Hayley Mills, Maureen O’Hara, Brian Keith, Charlie Ruggles, Una Merkel, Leo G. Carroll, Joanna Barnes


"We know… you are thinking… of a brick wall…"


The Nutshell

Susan and Sharon (Mills in a dual role) meet at summer camp. Because everyone thinks they look the same, they become instant rivals and fight constantly. Still, they are strangely drawn to each other. They are forced to share a tent. Then they realize they’re actually twin sisters, separated at birth and raised on opposite coasts.

If this is wasn’t a 1960s Disney film, things could get a bit wild right about there.

Here’s what happens instead: Each curious to see the parent they never knew, the girls swap identities before going home. They then conspire to reunite Mom and Dad (O’Hara and Keith). Kind of twisted, when you think about it.


"It’s a good thing you sent Billy to the cornfield. A good thing."


The Package

Disc 1 contains the original 1961 movie and the 1986 made-for TV sequel, with a layer change about three-quarters through the first film. Parent Trap I is presented in anamorphic widescreen, side-masked to 1.66:1 with remastered Dolby 5.1 audio. II is 1.33:1 fullscreen, in 2.0.
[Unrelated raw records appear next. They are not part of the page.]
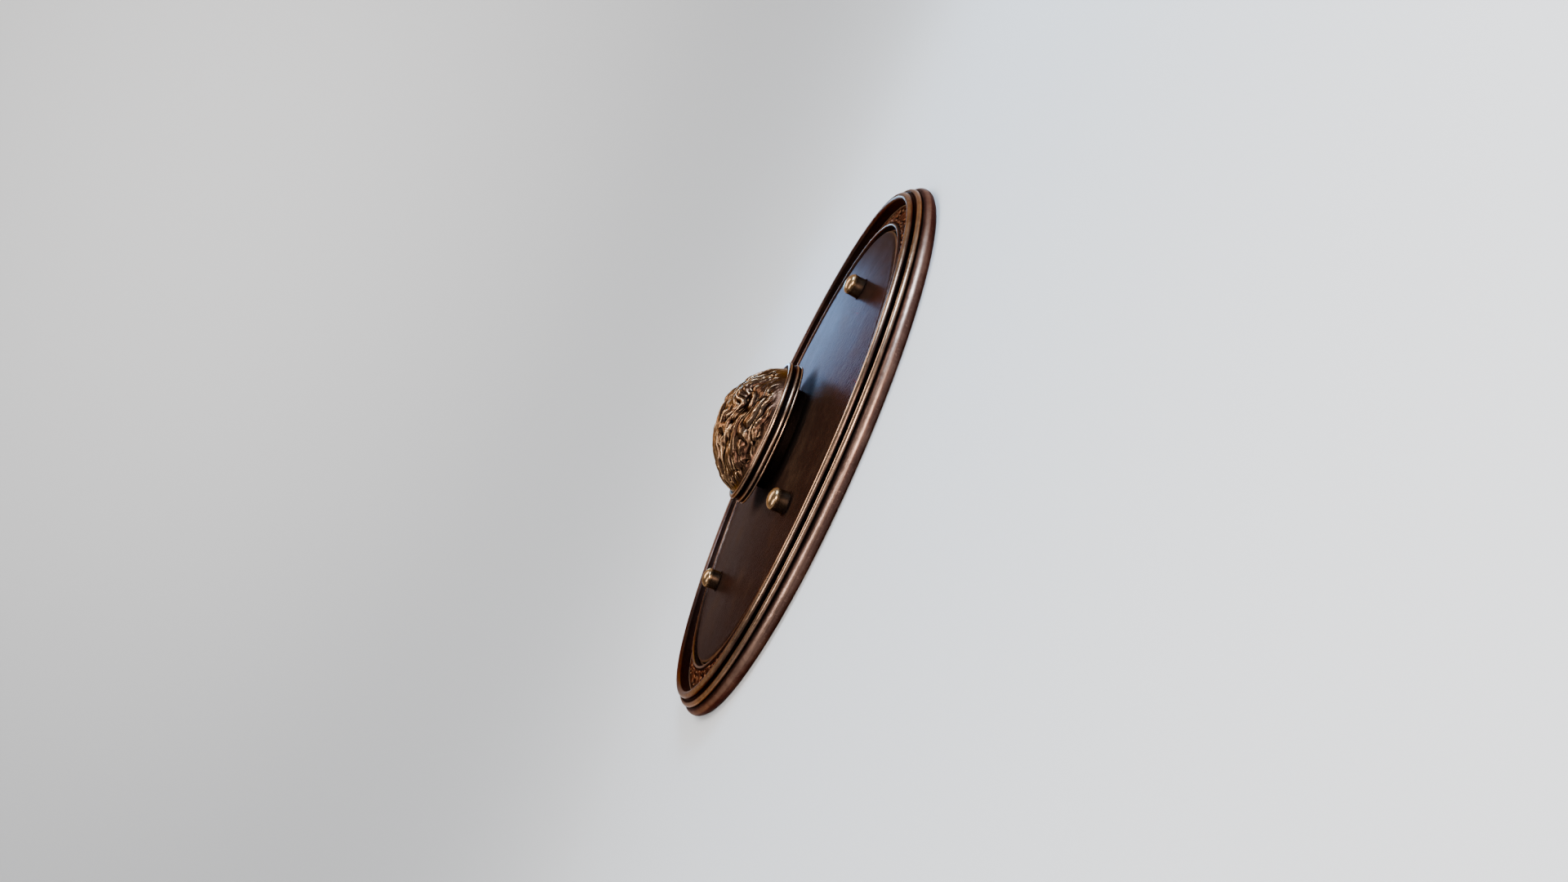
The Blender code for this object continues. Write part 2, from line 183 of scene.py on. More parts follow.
PLATE_WALL = 2.2 * MM
CHANNEL_FLOOR = 13 * MM
UNDER_FLOOR = CHANNEL_FLOOR - PLATE_WALL
RIDGE_ROUND = 1.6 * MM
RIDGE_HEIGHT = 20.3 * MM
QUIRK_WIDTH = 5 * MM
QUIRK_EASING = 0.8 * MM
LIP_WIDTH = 9 * MM
LIP_DROP = 2.4 * MM
FIELD_EDGE_HEIGHT = 19 * MM
OUTER_BEAD_INSET = 8.2 * MM
INNER_BEAD_INSET = 15.4 * MM
RIM_WALL = 11 * MM

# Where one piece of the plate ends and the next begins: in the narrow groove, or quirk, round the field, and
# at a share of the channel's width
FIELD_SEAM = 2.3 * MM
FIELD_SEAM_HEIGHT = CHANNEL_FLOOR + 0.4 * MM
QUIRK_FOOT_HEIGHT = CHANNEL_FLOOR + 0.6 * MM
CHANNEL_END = 0.93
SEAM_GAP = 0.02 * MM

# The grip's straps, and how far they reach past the studs that hold them
STRAP_WIDTH = 24 * MM
STRAP_THICKNESS = 3.6 * MM
STRAP_END = 16 * MM

# Room between pieces that touch, and round the boss's sleeve in the field
REST_GAP = 0.3 * MM
SLEEVE_ROOM = 3.8 * MM


def field_radius(sizes):
    """Radius of the field's edge, at the quirk inside the ridge."""
    return sizes.rim_radius - sizes.ridge_inset - RIDGE_ROUND - QUIRK_WIDTH


def field_height(sizes, r):
    """Height of the field's front over the back edge, at r from the axis."""
    flat = field_radius(sizes) - LIP_WIDTH
    return FIELD_EDGE_HEIGHT + sizes.field_rise * (1 - (r / flat) ** 2)


# Meshes


def mesh_of(name, verts, faces):
    """A new mesh of those points and faces."""
    mesh = bpy.data.meshes.new(name)
    mesh.from_pydata(verts, [], faces)
    return mesh


def placed(name, data):
    """A new object with that data, linked to the scene."""
    thing = bpy.data.objects.new(name, data)
    bpy.context.scene.collection.objects.link(thing)
    return thing


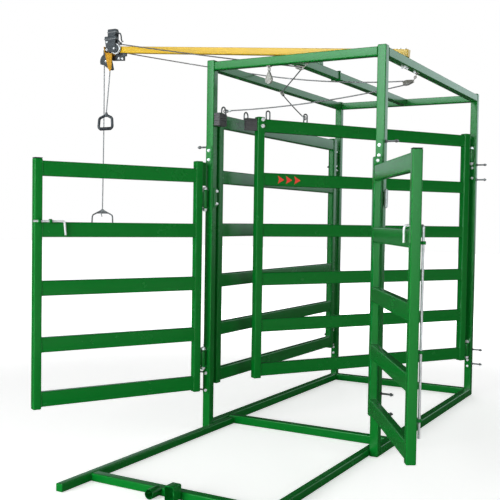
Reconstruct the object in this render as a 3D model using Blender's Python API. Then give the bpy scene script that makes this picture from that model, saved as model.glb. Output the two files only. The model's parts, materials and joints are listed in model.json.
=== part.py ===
# Cattle drafting gate: an overhead steel frame with two wing gates at its mouth, two long gates
# inside that swing from the back posts, and a pull boom with ropes and pulleys that work them.
# X runs across the mouth, Y from the mouth to the back, Z up. The origin is under the middle of
# the sill that ties the base rails just behind the front posts. All sizes are in metres.

import math

import bmesh
import bpy
from mathutils import Matrix, Vector

for old in list(bpy.data.objects):
    bpy.data.objects.remove(old, do_unlink=True)

# Frame
POST = 0.050
POST_H = 2.250
FRAME_W = 1.140
FRAME_L = 1.980
SILL_BACK = 0.259
TOP_RAIL = 0.050
TOP_RAIL_DROP = 0.010
BASE_RAIL = 0.050
TUBE_R = 0.005
GAP = 0.0003

# Skids ahead of the frame, their tie bar and the draw sockets on it
SKID = 0.040
SKID_REACH = 1.350
CROSS_FROM_END = 0.206
CROSS_DEEP = 0.050
SOCKET_X = 0.030
SOCKET_W = 0.052
SOCKET_TOP = 0.080
SOCKET_LONG = 0.068
SOCKET_WALL = 0.004
EYE_X = -0.080
EYE_R = 0.024

# Gates
RAIL_H = 0.082
RAIL_T = 0.040
RAIL_R = 0.007
END_OVER = 0.012
INNER_HEAD = 0.257
INNER_BOTTOM = 0.287
INNER_RAILS = 6
INNER_GROWTH = 0.0138
INNER_UPRIGHT = 0.050
INNER_START = 0.036
INNER_CLEAR = 0.030
WING_TOP = 1.592
WING_BOTTOM = 0.260
WING_RAILS = 5
WING_GROWTH = 0.0110
WING_UPRIGHT = 0.045
WING_START = 0.026
LEFT_END = 1.056
RIGHT_END = 0.966
SIDE_TURN = 270.0
LEFT_TURN = 242.3
RIGHT_TURN = 301.5
CENTRE_STANDOFF = 0.123

# Hinges: height of the middle above the gate's top or bottom, barrel, and plate below and above
SIDES = 12
PIN_R = 0.008
PIN_RUN = 0.0005
BARREL_R = 0.014
PIN_OUT = 0.035
PLATE_T = 0.006
LUG_T = 0.006
LUG_GAP = 0.002
STRAP_T = 0.012
STRAP_IN = 0.010
INNER_UPPER = (-0.146, 0.083, 0.197, 0.073)
INNER_LOWER = (0.064, 0.086, 0.151, 0.079)
WING_UPPER = (-0.181, 0.098, 0.066, 0.324)
WING_LOWER = (0.185, 0.090, 0.220, 0.085)
WING_PIN_IN = (0.020, 0.032)

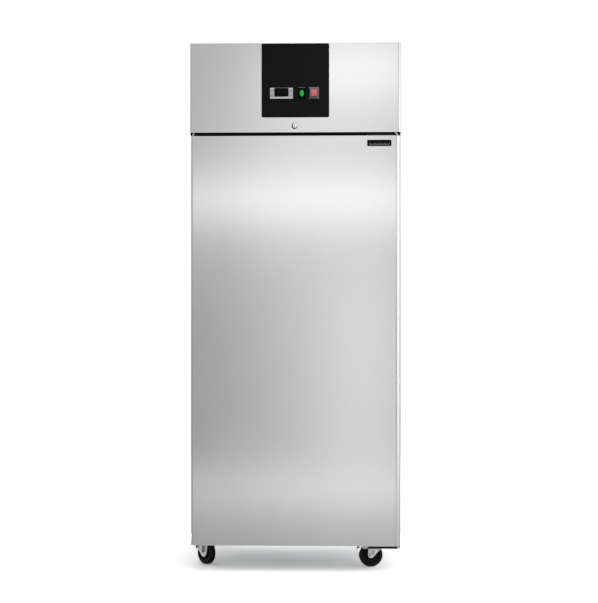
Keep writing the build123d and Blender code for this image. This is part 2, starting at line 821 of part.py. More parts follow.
def shelf_grid(number):
    """A welded grid: round bars in front and at the back, flat sides, and deck bars on top."""
    z, r = shelf_height(number), shelf_frame_wire
    front, back = shelf_front, shelf_back
    solids = [rod(r, (-shelf_half, y, z), (shelf_half, y, z)) for y in (front + r, back - r)]
    for x in (-shelf_half, shelf_half - 2 * r):
        solids.append(block(x, x + 2 * r, front + 2 * r, back - 2 * r, z - r, z + r))
    first = shelf_bar_width / 2 - shelf_half
    for step in range(shelf_bar_count):
        x = first - 2 * first * step / (shelf_bar_count - 1)
        solids.append(block(x - shelf_bar_width / 2, x + shelf_bar_width / 2, front, back,
                            z + r, z + r + shelf_bar_height))
    return Compound(children=solids)


def interior_lamp():
    """A lamp bar under the front of the ceiling, with sloping sides."""
    y = cabinet_front + lamp_bar_setback
    bar = block(-lamp_bar_length / 2, lamp_bar_length / 2, y - lamp_bar_width / 2, y + lamp_bar_width / 2,
                cavity_ceiling - lamp_bar_depth, cavity_ceiling)
    return chamfer(bar.faces().sort_by(Axis.Z)[0].edges(), lamp_bar_depth / 2)


# Door switch

def door_switch():
    """The switch's housing: a flange on the front frame and a body behind it, bored for the plunger."""
    body = window(switch_width, switch_height, switch_x, switch_z, cabinet_front - switch_flange, cabinet_front)
    body += switch_pocket()
    return body - window(plunger_width + 2 * slide_gap, plunger_height + 2 * slide_gap, switch_x, switch_z,
                         cabinet_front - switch_flange, door_back + 2 * seat_gap + plunger_length)


def door_switch_plunger():
    """The pin that the closed door holds in."""
    front = door_back + seat_gap
    return window(plunger_width, plunger_height, switch_x, switch_z, front, front + plunger_length)


# Evaporator unit

def evaporator_cover():
    """The housing that hangs from the ceiling, with a round air inlet in front and an open back."""
    def tub(inset, y_high, z_high):
        half = evap_width / 2 - inset
        body = block(-half, half, evap_front + inset, y_high, evap_low + inset, z_high)
        nose = body.edges().filter_by(Axis.X).group_by(Axis.Y)[0].sort_by(Axis.Z)[0]
        return chamfer(nose, evap_chamfer)
    cover = tub(0, evap_back, cavity_ceiling)
    cover -= tub(evap_sheet, evap_back + cut_past, cavity_ceiling + cut_past)
    half = evap_width / 2
    cover += block(-half, half, evap_back - evap_sheet, evap_back, evap_low, evap_low + evap_sill)
    cover -= rod(evap_fan_radius + fan_gap, (0, evap_front - cut_past, evap_fan_z),
                 (0, evap_front + 2 * evap_sheet, evap_fan_z))
    return cover - drain_run(drain_radius)


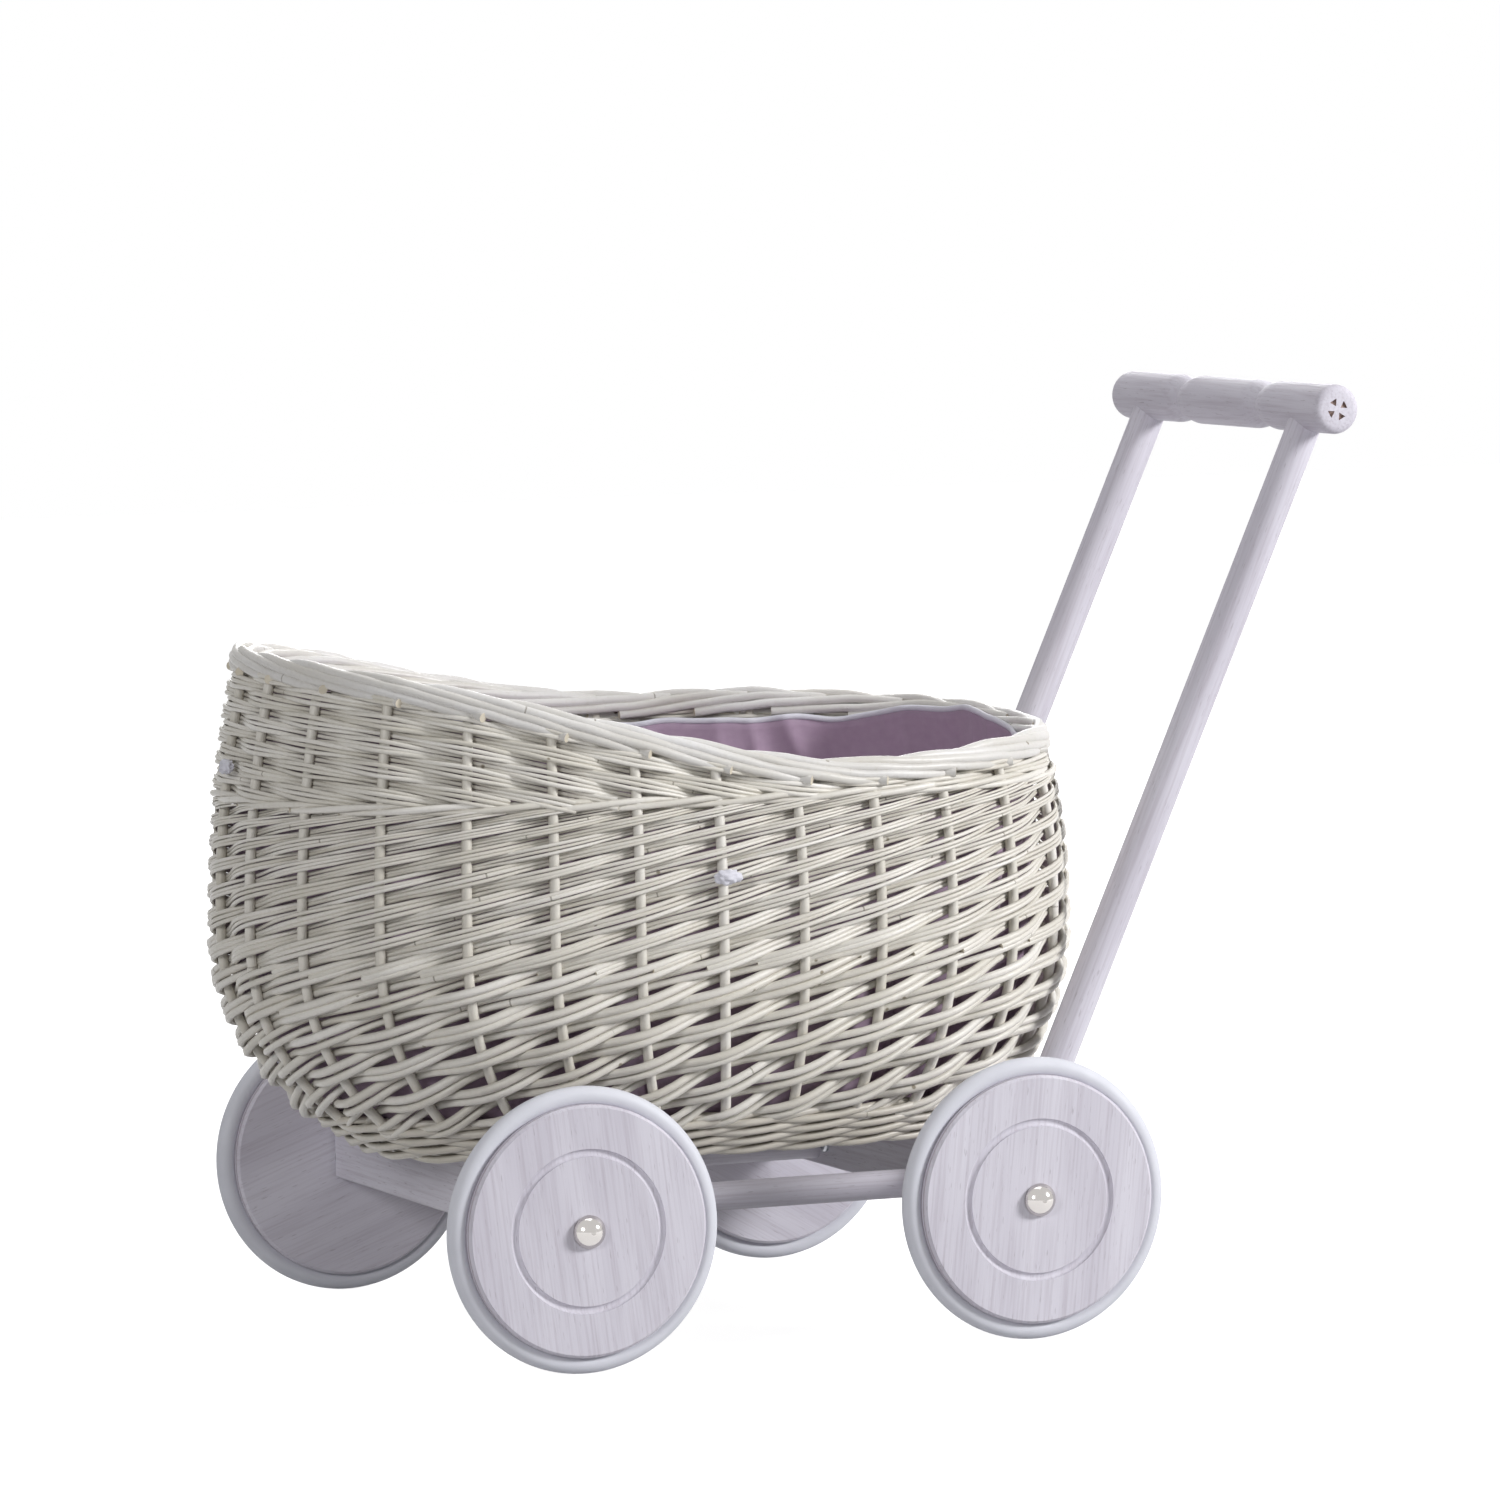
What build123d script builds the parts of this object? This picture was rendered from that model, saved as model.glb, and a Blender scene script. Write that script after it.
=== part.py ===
"""Doll pram: a hand-woven willow basket on a white-washed beech push frame with four wheels.

Frame: millimetres, +Z up, origin on the floor under the middle of the pram, +X towards the handle,
-Y to the left of whoever pushes it. The pram rolls forwards along -X.
"""

import os
from bisect import bisect
from math import ceil, cos, dist, exp, log, pi, radians, sin, tan

from build123d import *

# ---------------------------------------------------------------- driving dimensions, millimetres
# Wheels and axle pins
wheel_diameter = 150.0
wheelbase = 256.0
track = 357.0  # between the middle planes of the tyres
disc_diameter = 132.0
disc_thickness = 18.0
tyre_section = 10.5
tyre_seat_gap = 0.05
ring_groove_diameter = 82.0  # the turned ring on the outer face
ring_groove_width = 4.2
ring_groove_depth = 1.6
disc_edge_round = 1.5
axle_diameter = 8.0
axle_depth_in_board = 55.0
axle_seat_gap = 0.02
hub_running_gap = 0.08  # between hub bore and axle pin, on the radius
hub_side_gap = 0.3  # each side of the hub
cap_diameter = 17.5
cap_height = 7.0
cap_skirt = 1.2
cap_grip_depth = 4.0
spacer_diameter = 18.0
spacer_thickness = 3.7

# Frame
board_thickness = 20.0
board_bottom_z = 64.3
board_top_z = 100.0
board_edge_round = 1.5
rail_diameter = 15.4
rail_pin_gap = 13.3  # from a rail across to the axle pin's end beside it
rail_socket_depth = 12.0
dowel_gap = 0.05  # glued dowels in their sockets, on the radius

# Push handle
handlebar_z = 484.0
handlebar_diameter = 26.8
handlebar_length = 261.0
handlebar_end_round = 5.0
grip_groove_offset = 49.5  # each turned groove from the middle of the bar
grip_groove_width = 13.0
grip_groove_depth = 2.6
centre_mark_length = 4.6
centre_mark_width = 1.6
centre_mark_depth = 1.2
centre_mark_radius = 3.8
upright_diameter = 18.4
upright_half_spacing = 98.25
upright_lean = 24.3  # degrees from vertical
upright_setback = 25.4  # rear board to the uprights' axes, at the height of the board's top
upright_socket_depth = 13.0
cleat_depth = 42.0
cleat_overhang = 16.0  # beyond each upright's axis
cleat_bottom_wall = 4.0
cleat_edge_round = 2.0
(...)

Disc 2: Loaded, though many of the supplements are recycled from the 2002 Vault Collection release. Notable among the newly-added material is a joint interview with writer-director David Swift and his mentor, legendary Disney animator Ward Kimbal. Less impressive is the special-effects featurette, which misidentifies some of the techniques that were employed to show Mills & Mills onscreen together. The commentary track from the previous edition is not included.


A big soccer fan, Maureen demonstrates "The Vinnie".


Although this set is billed as a “two-movie collection”, Parent Trap II is little more than a glorified extra itself and none of the supplements mention it or the two additional sequels that followed in 1989.

The Lowdown

Sure, the clothes are dorky and the hairstyles are ugly and the very British Ms. Mills’ diction never quite passes for either Bostonian or Californian, but there’s genuine heart and emotional subtlety here. After forty-four years, The Parent Trap holds up remarkably well as bona fide family entertainment.


When Band Practice and Wood Shop collide


The chief reason for this is the writing. That two-hour-plus running time may look daunting, but it’s necessary for us to get to know all the characters and in the end very little time is wasted. I also like that the adults (played by classy veterans all) are portrayed as something other than self-involved idiots—very rare for what is essentially a teen comedy.

Speaking of which, Parent Trap II makes all those mistakes and then some. I know it’s fondly remembered by the Cable Generation and it’s fun to see a grown-up Mills in aerobicise gear, but it ignores the characters as resolved in the original and at two-thirds the length it seems twice as long.